Data shown>
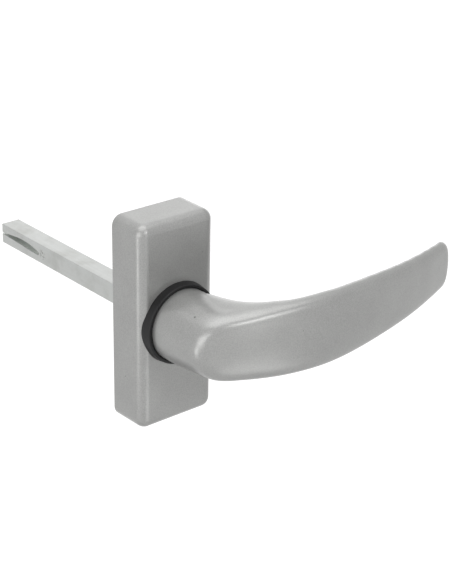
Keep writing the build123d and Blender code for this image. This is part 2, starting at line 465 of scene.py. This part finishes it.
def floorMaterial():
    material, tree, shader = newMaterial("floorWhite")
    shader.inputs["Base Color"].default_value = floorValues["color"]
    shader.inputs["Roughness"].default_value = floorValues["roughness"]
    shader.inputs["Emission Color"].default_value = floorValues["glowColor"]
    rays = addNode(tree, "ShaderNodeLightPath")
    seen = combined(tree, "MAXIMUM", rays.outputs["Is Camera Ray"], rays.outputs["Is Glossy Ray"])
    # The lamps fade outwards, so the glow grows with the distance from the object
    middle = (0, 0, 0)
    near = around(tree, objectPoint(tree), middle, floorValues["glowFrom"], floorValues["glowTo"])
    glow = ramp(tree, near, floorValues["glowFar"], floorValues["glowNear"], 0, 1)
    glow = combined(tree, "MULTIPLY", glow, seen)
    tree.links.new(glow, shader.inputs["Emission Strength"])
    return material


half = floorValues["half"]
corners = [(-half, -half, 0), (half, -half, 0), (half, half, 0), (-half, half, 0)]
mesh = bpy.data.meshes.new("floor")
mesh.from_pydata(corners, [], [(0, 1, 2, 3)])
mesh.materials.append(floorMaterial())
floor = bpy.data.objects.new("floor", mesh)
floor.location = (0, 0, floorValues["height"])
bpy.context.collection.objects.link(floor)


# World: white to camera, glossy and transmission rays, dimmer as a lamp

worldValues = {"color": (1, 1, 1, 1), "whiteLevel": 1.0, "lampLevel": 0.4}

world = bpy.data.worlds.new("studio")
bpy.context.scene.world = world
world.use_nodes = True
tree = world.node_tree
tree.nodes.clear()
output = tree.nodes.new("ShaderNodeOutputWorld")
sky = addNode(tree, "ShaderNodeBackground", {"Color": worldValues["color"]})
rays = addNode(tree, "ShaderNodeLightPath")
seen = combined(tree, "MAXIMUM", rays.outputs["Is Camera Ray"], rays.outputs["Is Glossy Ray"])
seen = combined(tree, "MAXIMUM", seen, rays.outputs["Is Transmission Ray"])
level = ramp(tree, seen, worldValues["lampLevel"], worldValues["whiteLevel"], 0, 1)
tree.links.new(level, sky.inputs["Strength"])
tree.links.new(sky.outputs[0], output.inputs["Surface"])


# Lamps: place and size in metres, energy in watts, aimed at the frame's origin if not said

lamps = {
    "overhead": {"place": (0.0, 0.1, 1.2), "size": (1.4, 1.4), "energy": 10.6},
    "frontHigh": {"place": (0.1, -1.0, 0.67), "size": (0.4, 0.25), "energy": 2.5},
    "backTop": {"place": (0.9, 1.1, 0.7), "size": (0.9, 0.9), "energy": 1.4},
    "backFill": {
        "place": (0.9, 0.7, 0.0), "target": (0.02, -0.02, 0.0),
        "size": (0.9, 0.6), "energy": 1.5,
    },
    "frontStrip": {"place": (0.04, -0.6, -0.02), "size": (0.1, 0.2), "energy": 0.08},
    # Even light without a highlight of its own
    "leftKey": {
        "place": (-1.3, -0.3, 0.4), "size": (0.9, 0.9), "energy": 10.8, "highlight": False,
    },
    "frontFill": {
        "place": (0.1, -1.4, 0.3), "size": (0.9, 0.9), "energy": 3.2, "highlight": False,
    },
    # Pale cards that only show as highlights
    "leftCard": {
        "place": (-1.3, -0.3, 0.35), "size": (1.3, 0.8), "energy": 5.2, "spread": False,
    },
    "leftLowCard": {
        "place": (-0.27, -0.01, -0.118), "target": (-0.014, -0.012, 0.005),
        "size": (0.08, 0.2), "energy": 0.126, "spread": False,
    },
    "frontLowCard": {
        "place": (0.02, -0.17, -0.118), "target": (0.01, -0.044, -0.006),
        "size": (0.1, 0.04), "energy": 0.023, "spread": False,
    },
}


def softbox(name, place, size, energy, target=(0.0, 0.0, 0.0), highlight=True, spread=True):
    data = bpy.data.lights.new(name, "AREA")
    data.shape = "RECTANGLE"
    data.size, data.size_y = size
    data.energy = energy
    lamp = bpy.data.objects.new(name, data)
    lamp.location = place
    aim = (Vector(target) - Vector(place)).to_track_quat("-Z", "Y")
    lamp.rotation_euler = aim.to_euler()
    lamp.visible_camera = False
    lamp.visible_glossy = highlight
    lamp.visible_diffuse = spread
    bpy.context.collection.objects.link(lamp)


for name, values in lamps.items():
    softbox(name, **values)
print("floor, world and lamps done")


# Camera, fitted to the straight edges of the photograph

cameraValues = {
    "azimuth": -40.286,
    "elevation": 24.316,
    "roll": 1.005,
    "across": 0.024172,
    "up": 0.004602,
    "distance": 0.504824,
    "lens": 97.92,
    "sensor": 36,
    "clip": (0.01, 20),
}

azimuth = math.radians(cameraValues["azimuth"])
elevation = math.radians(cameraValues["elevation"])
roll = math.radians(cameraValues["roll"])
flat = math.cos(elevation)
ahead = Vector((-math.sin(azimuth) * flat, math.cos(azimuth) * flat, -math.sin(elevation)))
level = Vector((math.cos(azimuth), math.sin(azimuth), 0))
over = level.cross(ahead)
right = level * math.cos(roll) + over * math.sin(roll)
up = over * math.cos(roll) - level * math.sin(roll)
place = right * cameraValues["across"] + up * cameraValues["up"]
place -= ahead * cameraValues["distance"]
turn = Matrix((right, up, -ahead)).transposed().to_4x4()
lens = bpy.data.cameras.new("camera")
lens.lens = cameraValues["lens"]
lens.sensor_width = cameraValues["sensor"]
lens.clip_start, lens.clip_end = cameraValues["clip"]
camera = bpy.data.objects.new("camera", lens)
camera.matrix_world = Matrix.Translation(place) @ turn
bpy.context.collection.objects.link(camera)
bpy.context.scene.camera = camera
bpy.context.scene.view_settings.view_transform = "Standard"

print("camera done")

Task instructions>
Return the material exactly as it stands.

Task answer>
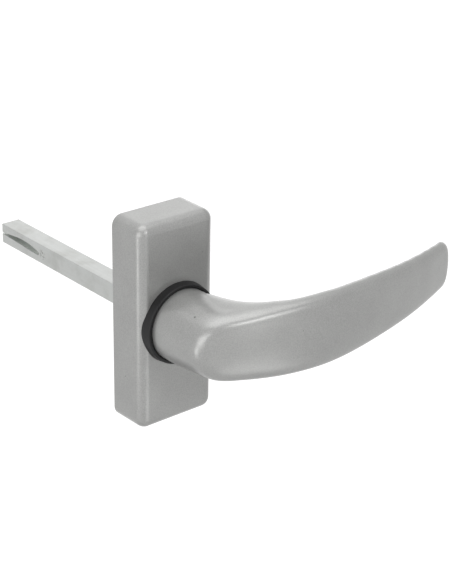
Keep writing the build123d and Blender code for this image. This is part 2, starting at line 465 of scene.py. This part finishes it.
def floorMaterial():
    material, tree, shader = newMaterial("floorWhite")
    shader.inputs["Base Color"].default_value = floorValues["color"]
    shader.inputs["Roughness"].default_value = floorValues["roughness"]
    shader.inputs["Emission Color"].default_value = floorValues["glowColor"]
    rays = addNode(tree, "ShaderNodeLightPath")
    seen = combined(tree, "MAXIMUM", rays.outputs["Is Camera Ray"], rays.outputs["Is Glossy Ray"])
    # The lamps fade outwards, so the glow grows with the distance from the object
    middle = (0, 0, 0)
    near = around(tree, objectPoint(tree), middle, floorValues["glowFrom"], floorValues["glowTo"])
    glow = ramp(tree, near, floorValues["glowFar"], floorValues["glowNear"], 0, 1)
    glow = combined(tree, "MULTIPLY", glow, seen)
    tree.links.new(glow, shader.inputs["Emission Strength"])
    return material


half = floorValues["half"]
corners = [(-half, -half, 0), (half, -half, 0), (half, half, 0), (-half, half, 0)]
mesh = bpy.data.meshes.new("floor")
mesh.from_pydata(corners, [], [(0, 1, 2, 3)])
mesh.materials.append(floorMaterial())
floor = bpy.data.objects.new("floor", mesh)
floor.location = (0, 0, floorValues["height"])
bpy.context.collection.objects.link(floor)


# World: white to camera, glossy and transmission rays, dimmer as a lamp

worldValues = {"color": (1, 1, 1, 1), "whiteLevel": 1.0, "lampLevel": 0.4}

world = bpy.data.worlds.new("studio")
bpy.context.scene.world = world
world.use_nodes = True
tree = world.node_tree
tree.nodes.clear()
output = tree.nodes.new("ShaderNodeOutputWorld")
sky = addNode(tree, "ShaderNodeBackground", {"Color": worldValues["color"]})
rays = addNode(tree, "ShaderNodeLightPath")
seen = combined(tree, "MAXIMUM", rays.outputs["Is Camera Ray"], rays.outputs["Is Glossy Ray"])
seen = combined(tree, "MAXIMUM", seen, rays.outputs["Is Transmission Ray"])
level = ramp(tree, seen, worldValues["lampLevel"], worldValues["whiteLevel"], 0, 1)
tree.links.new(level, sky.inputs["Strength"])
tree.links.new(sky.outputs[0], output.inputs["Surface"])


# Lamps: place and size in metres, energy in watts, aimed at the frame's origin if not said

lamps = {
    "overhead": {"place": (0.0, 0.1, 1.2), "size": (1.4, 1.4), "energy": 10.6},
    "frontHigh": {"place": (0.1, -1.0, 0.67), "size": (0.4, 0.25), "energy": 2.5},
    "backTop": {"place": (0.9, 1.1, 0.7), "size": (0.9, 0.9), "energy": 1.4},
    "backFill": {
        "place": (0.9, 0.7, 0.0), "target": (0.02, -0.02, 0.0),
        "size": (0.9, 0.6), "energy": 1.5,
    },
    "frontStrip": {"place": (0.04, -0.6, -0.02), "size": (0.1, 0.2), "energy": 0.08},
    # Even light without a highlight of its own
    "leftKey": {
        "place": (-1.3, -0.3, 0.4), "size": (0.9, 0.9), "energy": 10.8, "highlight": False,
    },
    "frontFill": {
        "place": (0.1, -1.4, 0.3), "size": (0.9, 0.9), "energy": 3.2, "highlight": False,
    },
    # Pale cards that only show as highlights
    "leftCard": {
        "place": (-1.3, -0.3, 0.35), "size": (1.3, 0.8), "energy": 5.2, "spread": False,
    },
    "leftLowCard": {
        "place": (-0.27, -0.01, -0.118), "target": (-0.014, -0.012, 0.005),
        "size": (0.08, 0.2), "energy": 0.126, "spread": False,
    },
    "frontLowCard": {
        "place": (0.02, -0.17, -0.118), "target": (0.01, -0.044, -0.006),
        "size": (0.1, 0.04), "energy": 0.023, "spread": False,
    },
}


def softbox(name, place, size, energy, target=(0.0, 0.0, 0.0), highlight=True, spread=True):
    data = bpy.data.lights.new(name, "AREA")
    data.shape = "RECTANGLE"
    data.size, data.size_y = size
    data.energy = energy
    lamp = bpy.data.objects.new(name, data)
    lamp.location = place
    aim = (Vector(target) - Vector(place)).to_track_quat("-Z", "Y")
    lamp.rotation_euler = aim.to_euler()
    lamp.visible_camera = False
    lamp.visible_glossy = highlight
    lamp.visible_diffuse = spread
    bpy.context.collection.objects.link(lamp)


for name, values in lamps.items():
    softbox(name, **values)
print("floor, world and lamps done")


# Camera, fitted to the straight edges of the photograph

cameraValues = {
    "azimuth": -40.286,
    "elevation": 24.316,
    "roll": 1.005,
    "across": 0.024172,
    "up": 0.004602,
    "distance": 0.504824,
    "lens": 97.92,
    "sensor": 36,
    "clip": (0.01, 20),
}

azimuth = math.radians(cameraValues["azimuth"])
elevation = math.radians(cameraValues["elevation"])
roll = math.radians(cameraValues["roll"])
flat = math.cos(elevation)
ahead = Vector((-math.sin(azimuth) * flat, math.cos(azimuth) * flat, -math.sin(elevation)))
level = Vector((math.cos(azimuth), math.sin(azimuth), 0))
over = level.cross(ahead)
right = level * math.cos(roll) + over * math.sin(roll)
up = over * math.cos(roll) - level * math.sin(roll)
place = right * cameraValues["across"] + up * cameraValues["up"]
place -= ahead * cameraValues["distance"]
turn = Matrix((right, up, -ahead)).transposed().to_4x4()
lens = bpy.data.cameras.new("camera")
lens.lens = cameraValues["lens"]
lens.sensor_width = cameraValues["sensor"]
lens.clip_start, lens.clip_end = cameraValues["clip"]
camera = bpy.data.objects.new("camera", lens)
camera.matrix_world = Matrix.Translation(place) @ turn
bpy.context.collection.objects.link(camera)
bpy.context.scene.camera = camera
bpy.context.scene.view_settings.view_transform = "Standard"

print("camera done")